The National Standards for DSMES: a writer’s perspective

Ardis Reed , MPH,RD,LD,CDE

Ardis Reed , MPH,RD,LD,CDE

Ardis Reed , MPH,RD,LD,CDE
TMF Health Quality Institute, Austin, Texas

Being selected to be on the National Standards for Diabetes Self-Management Education and Support (DSMES) writing team was an honor. This rewarding experience demonstrates how AADE and ADA collaborate to ensure that these standards keep up with the latest in program management, behavioral health science and adult learning strategies.

The National Standards for DSMES are a structured, evidence-based process to help you provide sustainable, patient-centric, quality education. These standards are the backbone that supports the work of diabetes educators; without them, it would be difficult to validate that our DSMES services provide positive, sustainable patient outcomes.

It is easy to forget that the standards are here as a guide for us and not just a hoop to jump through for reimbursement. Sometimes, we don’t even look at the standards unless a question comes up! As our joint organizations release the revised 2017 National Standards for DSMES, challenge yourself and your staff to do at least one of the following:

  • Attend The Revised National Standards of DSMES session at AADE17. (Friday, August 4 at 5:00 pm)
  • Pull up the document and go through each standard to better understand why your program does what it does
  • Go through your standards and make sure they are up to date
  • If you are in an AADE State Coordinating Body or Local Networking Group, use the standards as a topic to cover at your next meeting.

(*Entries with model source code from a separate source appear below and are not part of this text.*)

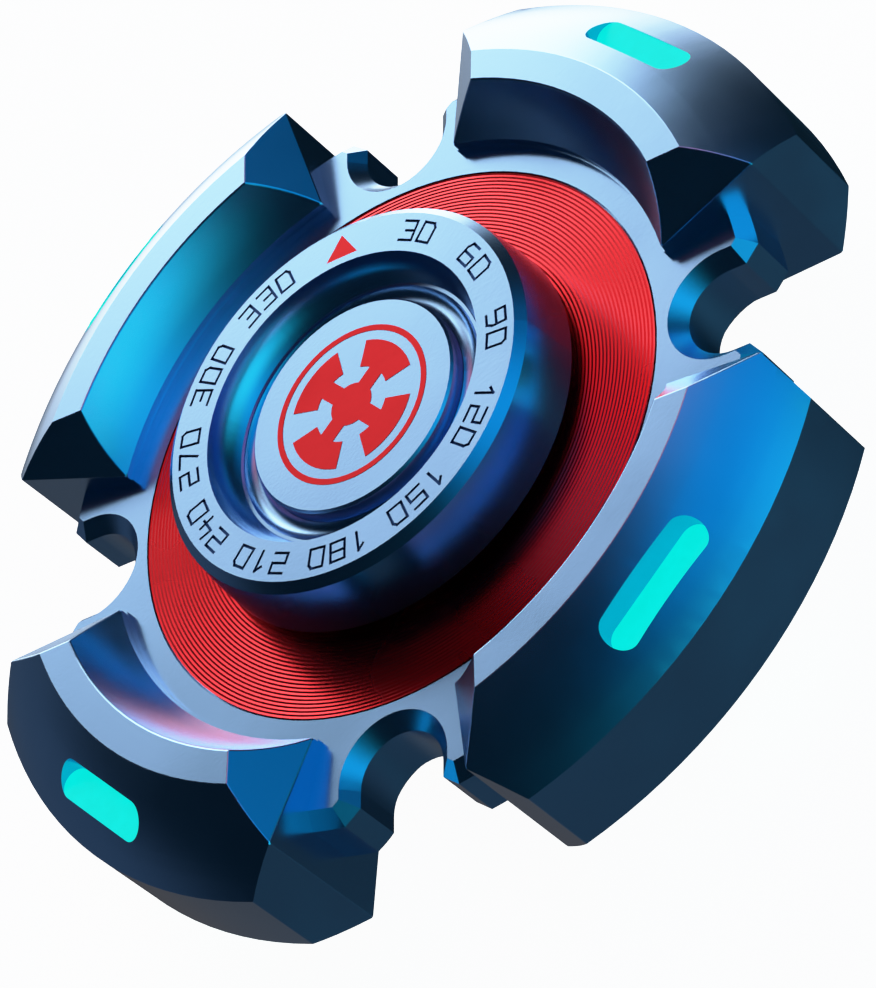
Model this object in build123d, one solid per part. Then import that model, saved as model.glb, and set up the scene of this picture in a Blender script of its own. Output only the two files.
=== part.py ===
from build123d import *

import os
from math import atan2, cos, degrees, hypot, radians, sin, sqrt

# Four-armed metal hand spinner with luminous bars, in millimetres.
# The spin axis is Z. The origin is the middle of the object, so Z = 0 is its middle plane.
# The front and the back carry the same parts, so most sizes are given for the front half.
# The hub (finger buttons, bearing inner ring and screw) stays still between two fingers.
# The rotor (frame, red discs, luminous bars and bearing outer ring) spins about it.

# ---- rotor frame -------------------------------------------------------------------------
arm_count = 4
first_arm_angle = 45.0          # the arms lie between the X and Y axes
rotor_radius = 28.0             # half of the 56 mm across opposite arms
arm_half_angle = 30.85          # each arm covers 61.7 degrees
arm_corner_radius = 25.62       # the outer corners are cut off from here
arm_corner_angle = 26.74        # to this angle on the rotor radius
arm_rim_height = 2.66           # half of the height of the rotor's outer wall
arm_top_height = 6.25           # the flat strip along the top of an arm
strip_inner_radius = 20.85
strip_outer_radius = 22.84
slope_bulge = 0.27              # the outer slope is slightly round
arm_foot_radius = 18.63         # the low wall at the inner foot of an arm
arm_foot_height = 3.24
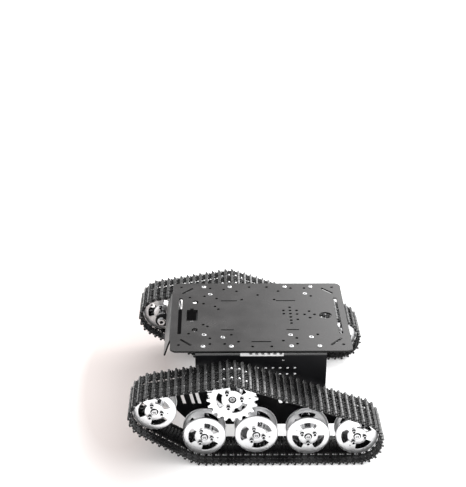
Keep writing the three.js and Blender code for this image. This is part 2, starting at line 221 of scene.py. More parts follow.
class Solid:
    """Closed bodies for one mesh, in millimetres. Faces carry a material number."""

    def __init__(self):
        self.points = []
        self.faces = []
        self.marks = []

    def add(self, points, faces, place=None, mark=0):
        """Adds points and faces, moved by a matrix."""
        start = len(self.points)
        self.points += [place @ Vector(p) if place else Vector(p) for p in points]
        self.faces += [[start + k for k in face] for face in faces]
        self.marks += [mark] * len(faces)
        return start

    def rings(self, rings, place=None, capped=True, wrapped=False, mark=0):
        """A skin over loops of one length, capped at both ends or joined end to start."""
        count = len(rings[0])
        points = [p for ring in rings for p in ring]
        faces = []
        for k in range(len(rings) - (0 if wrapped else 1)):
            low, high = k * count, ((k + 1) % len(rings)) * count
            faces += [(low + j, low + (j + 1) % count, high + (j + 1) % count, high + j)
                      for j in range(count)]
        if capped and not wrapped:
            last = (len(rings) - 1) * count
            faces += [tuple(reversed(range(count))), tuple(range(last, last + count))]
        self.add(points, faces, place, mark)
        return self

    def turned(self, profile, segments=48, place=None, hollow=False, capped=True, mark=0):
        """A body turned about Z from (radius, height) pairs."""
        loops = [lifted(circle(radius, segments=segments), height) for radius, height in profile]
        return self.rings(loops, place, capped=capped, wrapped=hollow, mark=mark)

    def plate(self, loops, low, high, bevel=0.0, open_outside=False, mark=0):
        """A flat plate of an outline and holes, between two heights."""
        wound = [loop if (area(loop) > 0) == (k == 0) else loop[::-1]
                 for k, loop in enumerate(loops)]
        caps = [], []
        for k, loop in enumerate(wound):
            is_open = open_outside and k == 0
            inner = moved_left(loop, bevel) if bevel and not is_open else loop
            levels = [(inner, low), (inner, high)]
            if bevel:
                levels[1:1] = [(loop, low + bevel), (loop, high - bevel)]
            skin = [lifted(ring, height) for ring, height in levels]
            if not is_open:
                self.rings(skin, capped=False, mark=mark)
            for cap, ring in zip(caps, (skin[0], skin[-1])):
                cap.append([Vector(p) for p in ring])
        for rings in caps:
            self.add([p for ring in rings for p in ring], tessellate_polygon(rings), mark=mark)

    def mesh(self, name, merge=0.002):
        """The mesh in metres, with outward faces."""
        made = bpy.data.meshes.new(name)
        body = bmesh.new()
        corners = [body.verts.new(p * MM) for p in self.points]
        for face, mark in zip(self.faces, self.marks):
            if len(set(face)) > 2:
                body.faces.new([corners[k] for k in face]).material_index = mark
        bmesh.ops.remove_doubles(body, verts=body.verts, dist=merge * MM)
        bmesh.ops.dissolve_degenerate(body, edges=body.edges, dist=merge * MM / 4)
        bmesh.ops.recalc_face_normals(body, faces=body.faces)
        body.to_mesh(made)
        body.free()
        return made


def new_object(name, data, place=None):
    """An object in the scene, its matrix given in millimetres."""
    made = bpy.data.objects.new(name, data)
    scene.collection.objects.link(made)
    if place is not None:
        matrix = place.copy()
        matrix.translation = place.translation * MM
        made.matrix_world = matrix
    return made


def with_modifiers(mesh, build):
    """The mesh after build(object) has put modifiers on it."""
    carrier = new_object("carrier", mesh)
    helpers = build(carrier)
    bpy.context.view_layer.update()
    evaluated = carrier.evaluated_get(bpy.context.evaluated_depsgraph_get())
    done = bpy.data.meshes.new_from_object(evaluated)
    for helper in [carrier, *helpers]:
        bpy.data.objects.remove(helper)
    return done


def combined(first, others, operation):
    """One mesh joined with, cut by or kept inside others."""
    group = bpy.data.collections.new("operands")
    scene.collection.children.link(group)

    def build(carrier):
        helpers = []
        for mesh in others:
            helper = bpy.data.objects.new("operand", mesh)
            group.objects.link(helper)
            helpers.append(helper)
        step = carrier.modifiers.new("combine", "BOOLEAN")
        step.operation = operation
        step.solver = "EXACT"
        step.operand_type = "COLLECTION"
        step.collection = group
        step.use_self = operation == "UNION"
        return helpers

    done = with_modifiers(first, build)
    bpy.data.collections.remove(group)
    return done


def bevelled(mesh, width):
    """The mesh with its sharp edges rounded."""
    def build(carrier):
        step = carrier.modifiers.new("edges", "BEVEL")
        step.width = width * MM
        step.segments = 2
        step.limit_method = "ANGLE"
        step.angle_limit = radians(40)
        step.miter_outer = "MITER_ARC"
        return []
    return with_modifiers(mesh, build)


def shaded(mesh, finishes, angle=32):
    """Sets materials by number, and smooth shading up to an angle."""
    marks = [polygon.material_index for polygon in mesh.polygons]
    mesh.materials.clear()
    for finish in finishes:
        mesh.materials.append(finish)
    for polygon, mark in zip(mesh.polygons, marks):
        polygon.use_smooth = True
        polygon.material_index = min(mark, len(finishes) - 1)
    mesh.set_sharp_from_angle(angle=radians(angle))
    return mesh


def flat_faced(mesh):
    """The mesh with normals that follow its large faces, as flat sheet has."""
    def build(carrier):
        carrier.modifiers.new("normals", "WEIGHTED_NORMAL").keep_sharp = True
        return []
    return with_modifiers(mesh, build)


def piece(name, mesh, finishes, body, replaced=(), place=None, angle=32,
          is_sheet=False):
    """A finished piece of the model, riding on a CAD body."""
    finished = shaded(mesh, finishes, angle)
    made = new_object(name, flat_faced(finished) if is_sheet else finished, place)
    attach(made, body)
    if replaced:
        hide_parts(*replaced)
    return made


def facing(side_out, x, y, z):
    """A frame at (x, y, z), its Z along +Y or -Y and its Y up."""
    return Matrix(((-side_out, 0, 0, x), (0, 0, side_out, y), (0, 1, 0, z), (0, 0, 0, 1)))


def turned_by(degrees):
    """A turn about local Z."""
    return Matrix.Rotation(radians(degrees), 4, "Z")


# ---- materials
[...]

Share best practices, barriers and stories of success. Talk about how your SERVICE (Yes, we are now using the term service instead of program) is going to make changes to keep up with the revised standards.
  • Make it an additional challenge to see if you can identify what changes were made for the new revisions and reason through why those changes were made. (I already mentioned one change.)

One of the notable changes to the standards are the references to technology and patient-generated health data. How well do you understand all the new diabetes technologies (i.eCGM, apps, meters, downloads, data portals, etc)? Are you ready to revise your curriculum?

AADE17 is the perfect opportunity for you to review the revised standards and get a jump on all the latest diabetes technologies with great sessions and a jam-packed exhibit hall. I look forward to seeing you in Indy!